Instruction: Make an exact copy of the lines below.

Recorded information:
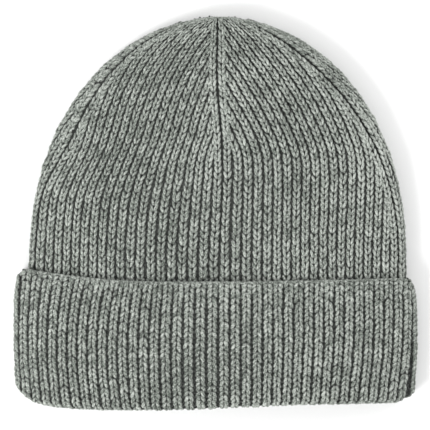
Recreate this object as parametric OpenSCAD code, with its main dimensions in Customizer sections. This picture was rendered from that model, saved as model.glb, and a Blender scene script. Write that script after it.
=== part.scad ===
// Rib-knit beanie with a turned-up cuff, lying flat on its back.
// +X is across the hat, +Y runs from the brim to the crown, +Z points up out of the front.
// The knit is drawn as a smooth sheet of its full thickness, and the ribs are left to the finish.

/* [Hat] */
// Length from the fold at the brim to the tip of the crown
hat_length = 213; // [190:1:240]
// Width of the body, laid flat
body_width = 206; // [190:1:215]
// Height of the body, laid flat, from its lowest to its highest face
body_height = 24.4; // [22:0.1:26]
// Thickness of one layer of the rib knit
knit_t = 3.2; // [2.6:0.1:3.4]

/* [Crown] */
// Where the crown starts to narrow, measured from the fold
crown_start = 77; // [76:1:100]
// Roundness of the crown's outline, where 2 is an ellipse
crown_round = 2.2; // [1.8:0.1:2.8]
// Where the darts begin, measured from the fold
dart_start = 108; // [95:1:125]
// Half width of the small hole that the drawn thread closes at the tip
tip_half = 4; // [3:0.5:6]

/* [Cuff] */
// Depth of the cuff, from the fold to its free edge
cuff_depth = 70; // [55:1:72]
// Width of the cuff at its widest
cuff_width = 220; // [216:1:224]
// Width of the cuff at its free edge
cuff_edge_width = 217; // [213:0.5:218]
// Distance from the fold at which the cuff is widest
cuff_widest = 46; // [30:1:55]
// Thickness of the cuff's single layer of knit
cuff_t = 3.4; // [3:0.1:3.4]
// Air between the cuff and the body it is turned up over
cuff_gap = 0.4; // [0.35:0.05:0.6]
// Rise of the fold at its left corner, where it rounds upwards
fold_rise = 10; // [6:1:12]
// Length of the rounded fold, front to back of its curve
fold_r = 4; // [3.5:0.1:5]
// Length of the cast-on edge
edge_len = 4; // [3:0.5:6]

/* [Seams] */
// Width of the back seam
seam_w = 3; // [2:0.5:4]
// Height of a sewn seam above the inner face of the knit
seam_h = 1.2; // [0.8:0.1:1.6]

/* [Care label] */
// Length of the folded label, away from the seam
label_len = 30; // [20:1:40]
// Width of the label, along the seam
label_w = 24; // [15:1:30]
// Thickness of the label's ribbon
label_t = 0.5; // [0.3:0.1:0.6]

/* [Hidden] */

knit_colour = [0.50, 0.52, 0.49];
seam_colour = [0.44, 0.46, 0.43];
label_colour = [0.92, 0.92, 0.90];

cuff_lift = cuff_t + cuff_gap;        // the cuff's back layer lifts the body off the surface
edge_z = 9;                           // height of the side edges, where front and back meet
cuff_height = cuff_lift + body_height + cuff_gap + cuff_t;
body_start = fold_r + 0.5;            // clear of the fold, which moves with the cuff
ramp_len = 20;                        // the back layer comes down to the surface over this length
tip_angle = acos(2 * tip_half / body_width);
lower_rows = 8;
crown_rows = 20;
body_rows = lower_rows + crown_rows;
front_cols = 14;
back_cols = 20;
band_cols = 76;
band_rows = 8;
fold_steps = 6;

// ---- the flattened tube ---------------------------------------------------------------------
// A place on the tube is (a, v). v is the distance from the fold. a goes round: 0 is the middle of
// the front, 1 the right side edge, -1 the left one, and 2 and -2 the middle of the back.

function smooth(x) = let(c = min(1, max(0, x))) c * c * (3 - 2 * c);

// Height of the front at a fraction f of the half width: a dome that steepens at the side edge.
function dome(f) = pow(max(0, 1 - pow(abs(f), 2.5)), 0.625);

// A section's point: w half width, zb back, zt front, ze side edge, rb length of the back's corner.
function section(a, w, zb, zt, ze, rb) =
    let(f = abs(a) <= 1 ? sin(90 * a) : sign(a) * sin(90 * (2 - abs(a))),
        over = max(0, abs(f) * w - (w - rb)) / rb)
    abs(a) <= 1 ? [w * f, ze + (zt - ze) * dome(f)]
                : [w * f, ze - (ze - zb) * sqrt(max(0, 1 - over * over))];

// How far the fold rises at place a. It is lowest left of the middle, and its two corners are round.
function rise(a) = let(f = sin(90 * a))
    fold_rise * (f < 0 ? pow(-f, 18) : 0.4 * pow(f, 30))
    + 3.2 * smooth((f + 0.35) / 0.95) + 1.2 * smooth((-f - 0.6) / 0.35);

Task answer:
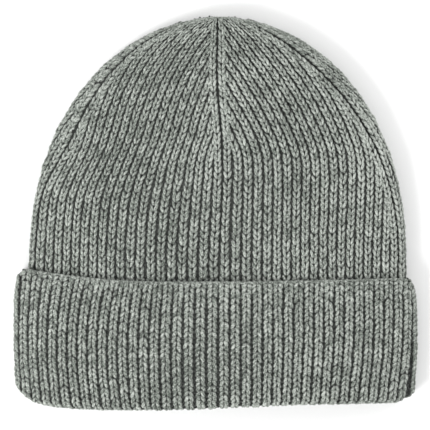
Recreate this object as parametric OpenSCAD code, with its main dimensions in Customizer sections. This picture was rendered from that model, saved as model.glb, and a Blender scene script. Write that script after it.
=== part.scad ===
// Rib-knit beanie with a turned-up cuff, lying flat on its back.
// +X is across the hat, +Y runs from the brim to the crown, +Z points up out of the front.
// The knit is drawn as a smooth sheet of its full thickness, and the ribs are left to the finish.

/* [Hat] */
// Length from the fold at the brim to the tip of the crown
hat_length = 213; // [190:1:240]
// Width of the body, laid flat
body_width = 206; // [190:1:215]
// Height of the body, laid flat, from its lowest to its highest face
body_height = 24.4; // [22:0.1:26]
// Thickness of one layer of the rib knit
knit_t = 3.2; // [2.6:0.1:3.4]

/* [Crown] */
// Where the crown starts to narrow, measured from the fold
crown_start = 77; // [76:1:100]
// Roundness of the crown's outline, where 2 is an ellipse
crown_round = 2.2; // [1.8:0.1:2.8]
// Where the darts begin, measured from the fold
dart_start = 108; // [95:1:125]
// Half width of the small hole that the drawn thread closes at the tip
tip_half = 4; // [3:0.5:6]

/* [Cuff] */
// Depth of the cuff, from the fold to its free edge
cuff_depth = 70; // [55:1:72]
// Width of the cuff at its widest
cuff_width = 220; // [216:1:224]
// Width of the cuff at its free edge
cuff_edge_width = 217; // [213:0.5:218]
// Distance from the fold at which the cuff is widest
cuff_widest = 46; // [30:1:55]
// Thickness of the cuff's single layer of knit
cuff_t = 3.4; // [3:0.1:3.4]
// Air between the cuff and the body it is turned up over
cuff_gap = 0.4; // [0.35:0.05:0.6]
// Rise of the fold at its left corner, where it rounds upwards
fold_rise = 10; // [6:1:12]
// Length of the rounded fold, front to back of its curve
fold_r = 4; // [3.5:0.1:5]
// Length of the cast-on edge
edge_len = 4; // [3:0.5:6]

/* [Seams] */
// Width of the back seam
seam_w = 3; // [2:0.5:4]
// Height of a sewn seam above the inner face of the knit
seam_h = 1.2; // [0.8:0.1:1.6]

/* [Care label] */
// Length of the folded label, away from the seam
label_len = 30; // [20:1:40]
// Width of the label, along the seam
label_w = 24; // [15:1:30]
// Thickness of the label's ribbon
label_t = 0.5; // [0.3:0.1:0.6]

/* [Hidden] */

knit_colour = [0.50, 0.52, 0.49];
seam_colour = [0.44, 0.46, 0.43];
label_colour = [0.92, 0.92, 0.90];

cuff_lift = cuff_t + cuff_gap;        // the cuff's back layer lifts the body off the surface
edge_z = 9;                           // height of the side edges, where front and back meet
cuff_height = cuff_lift + body_height + cuff_gap + cuff_t;
body_start = fold_r + 0.5;            // clear of the fold, which moves with the cuff
ramp_len = 20;                        // the back layer comes down to the surface over this length
tip_angle = acos(2 * tip_half / body_width);
lower_rows = 8;
crown_rows = 20;
body_rows = lower_rows + crown_rows;
front_cols = 14;
back_cols = 20;
band_cols = 76;
band_rows = 8;
fold_steps = 6;

// ---- the flattened tube ---------------------------------------------------------------------
// A place on the tube is (a, v). v is the distance from the fold. a goes round: 0 is the middle of
// the front, 1 the right side edge, -1 the left one, and 2 and -2 the middle of the back.

function smooth(x) = let(c = min(1, max(0, x))) c * c * (3 - 2 * c);

// Height of the front at a fraction f of the half width: a dome that steepens at the side edge.
function dome(f) = pow(max(0, 1 - pow(abs(f), 2.5)), 0.625);

// A section's point: w half width, zb back, zt front, ze side edge, rb length of the back's corner.
function section(a, w, zb, zt, ze, rb) =
    let(f = abs(a) <= 1 ? sin(90 * a) : sign(a) * sin(90 * (2 - abs(a))),
        over = max(0, abs(f) * w - (w - rb)) / rb)
    abs(a) <= 1 ? [w * f, ze + (zt - ze) * dome(f)]
                : [w * f, ze - (ze - zb) * sqrt(max(0, 1 - over * over))];

// How far the fold rises at place a. It is lowest left of the middle, and its two corners are round.
function rise(a) = let(f = sin(90 * a))
    fold_rise * (f < 0 ? pow(-f, 18) : 0.4 * pow(f, 30))
    + 3.2 * smooth((f + 0.35) / 0.95) + 1.2 * smooth((-f - 0.6) / 0.35);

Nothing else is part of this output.